Kaden Keiser, Winner Area (7): Keiser, a freshman, capped a strong 46-1 season with an 8-1 decision over Redfield Area's Bradyn Robbins in the 120-pound championship match. Keiser helped the team to a second-place team finish, and led off the Warriors' school-record run of four individual state champions.

K.J. St. Pierre, Wagner (5): St. Pierre, a junior, won the 220-pound weight class with a 6-1 decision over Mount Vernon/Plankinton/Corsica-Stickney's Jesse Hastings, capping a year-long battle with some of the top wrestlers in the weight class in his own region. The 35-5 championship season capped a big jump from St. Pierre's sophomore year, in which he finished seventh at 195 pounds.
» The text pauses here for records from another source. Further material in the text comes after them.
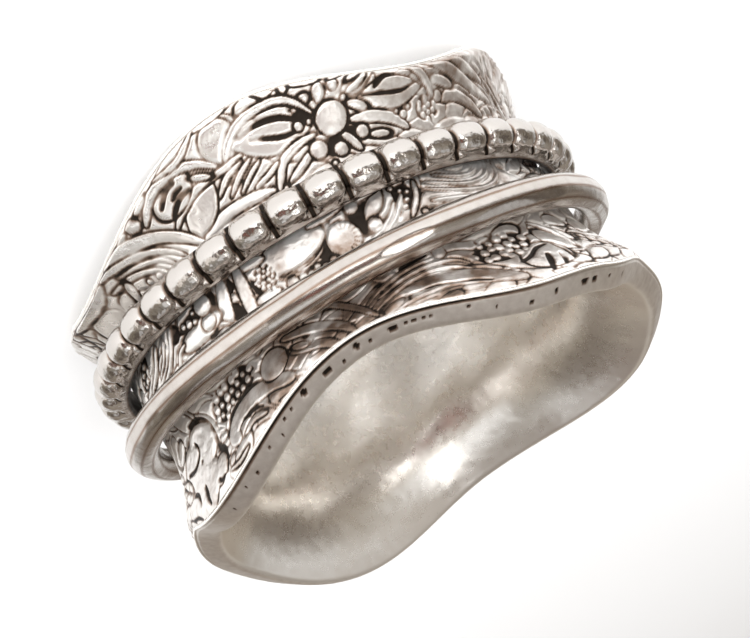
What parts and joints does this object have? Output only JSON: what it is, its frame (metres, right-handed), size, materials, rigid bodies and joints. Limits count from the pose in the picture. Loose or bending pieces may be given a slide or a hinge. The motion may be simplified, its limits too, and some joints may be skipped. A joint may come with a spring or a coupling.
{
  "type": "spinner ring",
  "caption": "Wide silver ring with wavy flared edges and raised floral ornament, with a beaded ring and a hammered ring that spin round its waist.",
  "frame": {"origin": "centre of the ring on the surface that its far edge rests on", "axes": "+Z along the finger hole, from the far edge up to the near edge; -Y towards the side with the near edge's deepest dip"},
  "size_m": [0.0236, 0.0236, 0.014],
  "materials": {
    "band_silver": "cast sterling silver, burnished on its raised parts and oxidised black in its recesses, satin on its edges and polished inside",
    "bead_silver": "polished sterling silver, oxidised black between the beads",
    "wire_silver": "hammered and polished sterling silver"
  },
  "bodies": {
    "band": {"base_band": "band_silver"},
    "beads": {"beaded_spinner": "bead_silver"},
    "wire": {"plain_spinner": "wire_silver"}
  },
  "joints": [
    {"name": "beaded_spin", "type": "hinge", "parent": "band", "child": "beads", "pos_m": [0, 0, 0.0048], "axis": [0.073, 0.0372, 0.9966], "continuous": true},
    {"name": "plain_spin", "type": "hinge", "parent": "band", "child": "wire", "pos_m": [0, 0, 0.00746], "axis": [0.0608, 0.1194, 0.991], "continuous": true}
  ]
}
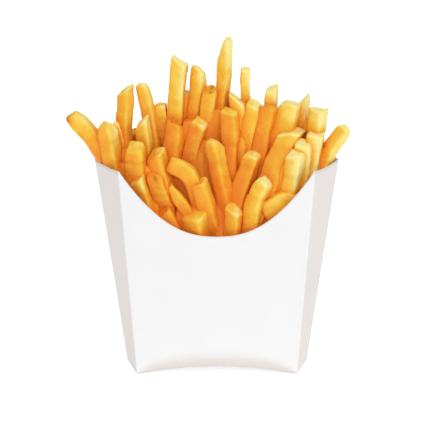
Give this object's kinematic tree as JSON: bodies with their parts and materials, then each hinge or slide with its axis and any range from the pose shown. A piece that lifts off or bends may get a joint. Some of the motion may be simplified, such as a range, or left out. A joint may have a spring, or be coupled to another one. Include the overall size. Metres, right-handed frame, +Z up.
{
  "type": "french fries in a carton",
  "caption": "French fries standing in a plain folded paperboard scoop carton with a dipped front and a raised back.",
  "frame": {"origin": "middle of the whole object's box, on the table that the carton stands on; the carton's own middle is 3.6 mm to the right of it", "axes": "+Z up, out of the carton; -Y towards the viewer, out of the front panel with the dipped edge; +X to the right as seen from the front"},
  "size_m": [0.1367, 0.0478, 0.1655],
  "materials": {
    "paperboard": "plain white bleached paperboard, smooth and slightly silky, unprinted, with crisp folds",
    "fried_potato": "fried potato sticks, golden yellow to orange, with a thin crisp skin that has a slight oily sheen"
  },
  "bodies": {
    "root": {"carton": "paperboard", "fries": "fried_potato"}
  },
  "joints": []
}
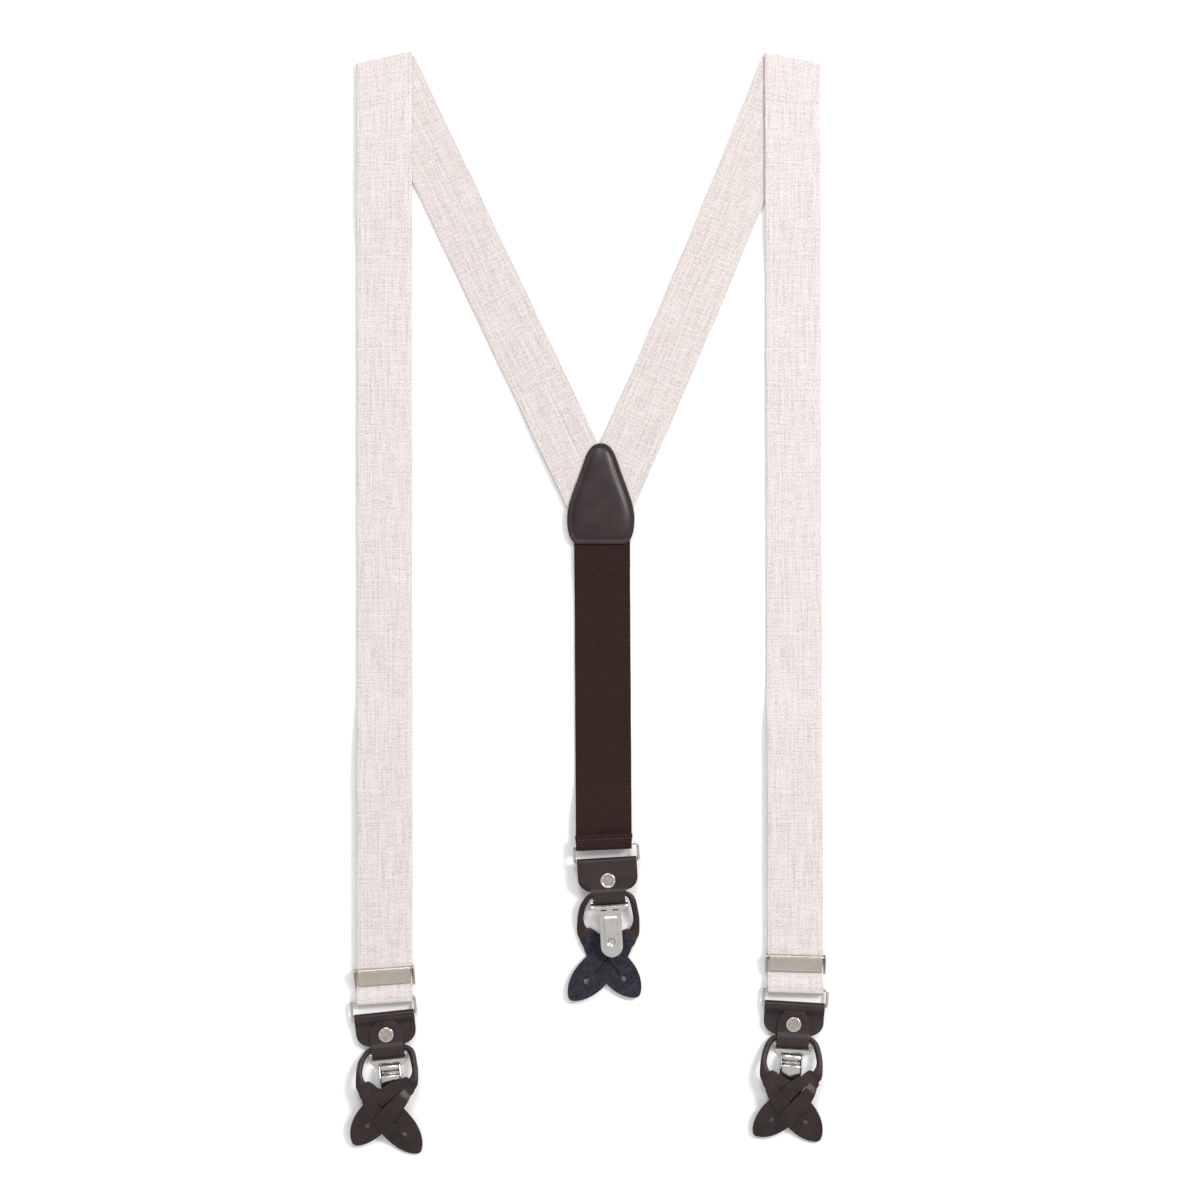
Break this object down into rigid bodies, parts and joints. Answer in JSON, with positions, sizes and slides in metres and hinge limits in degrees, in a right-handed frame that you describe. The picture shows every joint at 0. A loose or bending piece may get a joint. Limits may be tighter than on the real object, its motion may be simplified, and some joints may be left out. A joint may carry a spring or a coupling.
{
  "type": "suspenders",
  "caption": "Y-back suspenders laid flat: fabric straps, leather crosspatch, rear elastic, and ends with a ring, a leather button loop and a lever clip.",
  "frame": {"origin": "centre of the bounding box, on the surface the suspenders lie on", "axes": "+Y from the clip ends towards the shoulder folds, +X to the right as laid out, +Z away from the surface"},
  "size_m": [0.3016, 0.6914, 0.0122],
  "materials": {
    "linen": "woven linen over webbing",
    "elastic": "ribbed elastic webbing",
    "leather": "smooth, dark brown",
    "felt": "felt",
    "nickel": "polished nickel plate",
    "pad": "moulded"
  },
  "bodies": {
    "straps": {"left_front_strap": "linen", "left_back_strap": "linen", "right_front_strap": "linen", "right_back_strap": "linen", "crosspatch_outer": "leather", "crosspatch_inner": "leather", "rear_elastic": "elastic"},
    "left_strap_loop": {"left_strap_tail": "linen"},
    "left_adjuster": {"left_adjuster_frame": "nickel", "left_adjuster_pin": "nickel"},
    "left_adjuster_lever": {"left_adjuster_lever": "nickel"},
    "right_strap_loop": {"right_strap_tail": "linen"},
    "right_adjuster": {"right_adjuster_frame": "nickel", "right_adjuster_pin": "nickel"},
    "right_adjuster_lever": {"right_adjuster_lever": "nickel"},
    "rear_elastic_end": {"rear_elastic_fold": "elastic"},
    "left_ring": {"left_ring": "nickel"},
    "left_holder": {"left_holder": "leather", "left_rivet_cap": "nickel", "left_rivet_post": "nickel"},
    "left_button_loop": {"left_button_loop": "leather", "left_tab_felt": "felt"},
    "left_clip": {"left_clip_body": "nickel", "left_jaw_pin": "nickel", "left_lever_pin": "nickel", "left_pad_lower": "pad"},
    "left_jaw": {"left_clip_jaw": "nickel", "left_pad_upper": "pad"},
    "left_clip_lever": {"left_clip_lever": "nickel"},
    "right_ring": {"right_ring": "nickel"},
    "right_holder": {"right_holder": "leather", "right_rivet_cap": "nickel", "right_rivet_post": "nickel"},
    "right_button_loop": {"right_button_loop": "leather", "right_tab_felt": "felt"},
    "right_clip": {"right_clip_body": "nickel", "right_jaw_pin": "nickel", "right_lever_pin": "nickel", "right_pad_lower": "pad"},
    "right_jaw": {"right_clip_jaw": "nickel", "right_pad_upper": "pad"},
    "right_clip_lever": {"right_clip_lever": "nickel"},
    "rear_ring": {"rear_ring": "nickel"},
    "rear_holder": {"rear_holder": "leather", "rear_rivet_cap": "nickel", "rear_rivet_post": "nickel"},
    "rear_button_loop": {"rear_button_loop": "leather", "rear_tab_felt": "felt"},
    "rear_clip": {"rear_clip_body": "nickel", "rear_jaw_pin": "nickel", "rear_lever_pin": "nickel", "rear_pad_lower": "pad"},
    "rear_jaw": {"rear_clip_jaw": "nickel", "rear_pad_upper": "pad"},
    "rear_clip_lever": {"rear_clip_lever": "nickel"}
  },
  "joints": [
    {"name": "left_length_slide", "type": "slide", "parent": "straps", "child": "left_strap_loop", "axis": [0, 1, 0], "range_m": [0, 0.12], "deforming": ["left_front_strap"]},
    {"name": "left_adjuster_slide", "type": "slide", "parent": "left_strap_loop", "child": "left_adjuster", "axis": [0, 1, 0], "range_m": [0, 0.12], "deforming": ["left_strap_tail"]},
    {"name": "left_adjuster_lever", "type": "hinge", "parent": "left_adjuster", "child": "left_adjuster_lever", "pos_m": [-0.129, -0.23264, 0.0062], "axis": [-0.9973, -0.0732, 0], "range_deg": [0, 100]},
    {"name": "right_length_slide", "type": "slide", "parent": "straps", "child": "right_strap_loop", "axis": [0, 1, 0], "range_m": [0, 0.12], "deforming": ["right_front_strap"]},
    {"name": "right_adjuster_slide", "type": "slide", "parent": "right_strap_loop", "child": "right_adjuster", "axis": [0, 1, 0], "range_m": [0, 0.12], "deforming": ["right_strap_tail"]},
    {"name": "right_adjuster_lever", "type": "hinge", "parent": "right_adjuster", "child": "right_adjuster_lever", "pos_m": [0.12986, -0.22452, 0.0062], "axis": [-0.9996, 0.0279, 0], "range_deg": [0, 100]},
    {"name": "rear_elastic_stretch", "type": "slide", "parent": "straps", "child": "rear_elastic_end", "axis": [0, -1, 0], "range_m": [0, 0.06], "stiffness_N_per_m": 200, "deforming": ["rear_elastic"]},
    {"name": "left_ring_swing", "type": "hinge", "parent": "left_strap_loop", "child": "left_ring", "pos_m": [-0.13006, -0.25122, 0.0033], "axis": [-0.9945, -0.1045, 0], "range_deg": [0, 50]},
    {"name": "left_holder_swing", "type": "hinge", "parent": "left_ring", "child": "left_holder", "pos_m": [-0.12898, -0.26157, 0.0033], "axis": [-0.9945, -0.1045, 0], "range_deg": [0, 60]},
    {"name": "left_loop_swing", "type": "hinge", "parent": "left_holder", "child": "left_button_loop", "pos_m": [-0.1268, -0.28225, 0.00325], "axis": [-0.9945, -0.1045, 0], "range_deg": [0, 60]},
    {"name": "left_clip_swing", "type": "hinge", "parent": "left_holder", "child": "left_clip", "pos_m": [-0.12643, -0.28583, 0.00325], "axis": [0.9945, 0.1045, 0], "range_deg": [0, 60]},
    {"name": "left_clip_lever", "type": "hinge", "parent": "left_clip", "child": "left_clip_lever", "pos_m": [-0.12498, -0.29956, 0.0061], "axis": [-0.9945, -0.1045, 0], "range_deg": [0, 120]},
    {"name": "left_clip_jaw", "type": "hinge", "parent": "left_clip", "child": "left_jaw", "pos_m": [-0.12555, -0.29419, 0.0041], "axis": [-0.9945, -0.1045, 0], "range_deg": [0, 5.5]},
    {"name": "right_ring_swing", "type": "hinge", "parent": "right_strap_loop", "child": "right_ring", "pos_m": [0.12993, -0.24472, 0.0033], "axis": [-0.9981, 0.061, 0], "range_deg": [0, 50]},
    {"name": "right_holder_swing", "type": "hinge", "parent": "right_ring", "child": "right_holder", "pos_m": [0.12929, -0.2551, 0.0033], "axis": [-0.9981, 0.061, 0], "range_deg": [0, 60]},
    {"name": "right_loop_swing", "type": "hinge", "parent": "right_holder", "child": "right_button_loop", "pos_m": [0.12802, -0.27586, 0.00325], "axis": [-0.9981, 0.061, 0], "range_deg": [0, 60]},
    {"name": "right_clip_swing", "type": "hinge", "parent": "right_holder", "child": "right_clip", "pos_m": [0.1278, -0.27945, 0.00325], "axis": [0.9981, -0.061, 0], "range_deg": [0, 60]},
    {"name": "right_clip_lever", "type": "hinge", "parent": "right_clip", "child": "right_clip_lever", "pos_m": [0.12696, -0.29323, 0.0061], "axis": [-0.9981, 0.061, 0], "range_deg": [0, 120]},
    {"name": "right_clip_jaw", "type": "hinge", "parent": "right_clip", "child": "right_jaw", "pos_m": [0.12729, -0.28784, 0.0041], "axis": [-0.9981, 0.061, 0], "range_deg": [0, 5.5]},
    {"name": "rear_ring_swing", "type": "hinge", "parent": "rear_elastic_end", "child": "rear_ring", "pos_m": [0.01039, -0.15389, 0.0073], "axis": [-0.9981, -0.061, 0], "range_deg": [0, 50]},
    {"name": "rear_holder_swing", "type": "hinge", "parent": "rear_ring", "child": "rear_holder", "pos_m": [0.01103, -0.16428, 0.0073], "axis": [-0.9981, -0.061, 0], "range_deg": [0, 60]},
    {"name": "rear_loop_swing", "type": "hinge", "parent": "rear_holder", "child": "rear_button_loop", "pos_m": [0.0123, -0.18504, 0.00735], "axis": [0.9981, 0.061, 0], "range_deg": [0, 60]},
    {"name": "rear_clip_swing", "type": "hinge", "parent": "rear_holder", "child": "rear_clip", "pos_m": [0.01252, -0.18863, 0.00735], "axis": [-0.9981, -0.061, 0], "range_deg": [0, 60]},
    {"name": "rear_clip_lever", "type": "hinge", "parent": "rear_clip", "child": "rear_clip_lever", "pos_m": [0.01336, -0.2024, 0.0045], "axis": [0.9981, 0.061, 0], "range_deg": [0, 120]},
    {"name": "rear_clip_jaw", "type": "hinge", "parent": "rear_clip", "child": "rear_jaw", "pos_m": [0.01303, -0.19701, 0.0065], "axis": [0.9981, 0.061, 0], "range_deg": [0, 5.5]}
  ],
  "couplings": [
    {"joint": "left_adjuster_slide", "follows": "left_length_slide", "ratio": 1},
    {"joint": "right_adjuster_slide", "follows": "right_length_slide", "ratio": 1},
    {"joint": "left_clip_jaw", "follows": "left_clip_lever", "ratio": 0.045833},
    {"joint": "right_clip_jaw", "follows": "right_clip_lever", "ratio": 0.045833},
    {"joint": "rear_clip_jaw", "follows": "rear_clip_lever", "ratio": 0.045833}
  ]
}
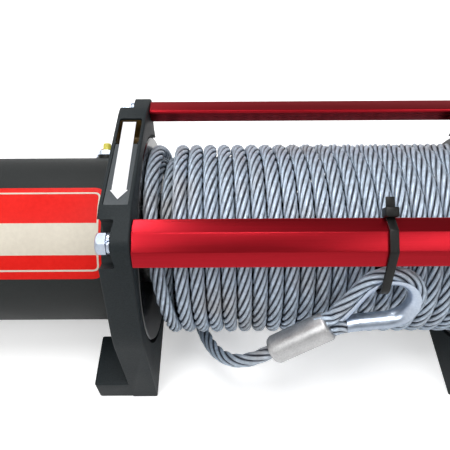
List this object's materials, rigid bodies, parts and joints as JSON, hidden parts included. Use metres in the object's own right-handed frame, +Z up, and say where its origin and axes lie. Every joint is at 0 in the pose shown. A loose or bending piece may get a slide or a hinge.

Carter Max, Mitchell (4): Max entered the Class A 220-pound class as the No. 1 seed. Max finished the year at 39-4, taking second place at state 3-1 overtime loss to Brookings' Gus Miller. The senior owned victories against the Class A and B 220-pound state champions.

Sam Kruger, Winner Area (1): Kruger, who had previously twice finished second in the state championship round, broke through for his first state championship as a sophomore. He topped Parkston's Lucas Bietz in sudden-victory overtime, winning 3-1. Kruger finished his season at 42-3, and helped the Warriors to a second-place Class B team finish.

Past award winners: 1996: B.J. Jones, Mitchell; 1997: B.J. Jones, Mitchell; 1998: Hannon Hisek, Bon Homme; 1999: Matt Evers, Mitchell; 2000: T.J. Christensen, Mitchell; 2001: Andy Everson, Mitchell; 2002: Andy Everson, Mitchell; 2003: Nate Hansen, Gregory; 2004: Tyson Reiner, Mitchell; 2005: Tyson Reiner, Mitchell; 2006: Riley Reiff , Parkston; 2007: Riley Reiff, Parkston; 2008: Dan Koupal, Wagner; 2009: Robert Kokesh, Wagner; 2010: Robert Kokesh, Wagner; 2011: Brent Havlik, Mitchell; 2012: Alex Kocer, Wagner; 2013: Brady Reiff, Parkston; 2014: Luke Loudenburg, Howard; 2015: Blake Bietz, Parkston; 2016: Blake Bietz, Parkston; 2017: Nash Hutmacher, Chamberlain; 2018: Nash Hutmacher, Chamberlain; 2019: Nash Hutmacher, Chamberlain.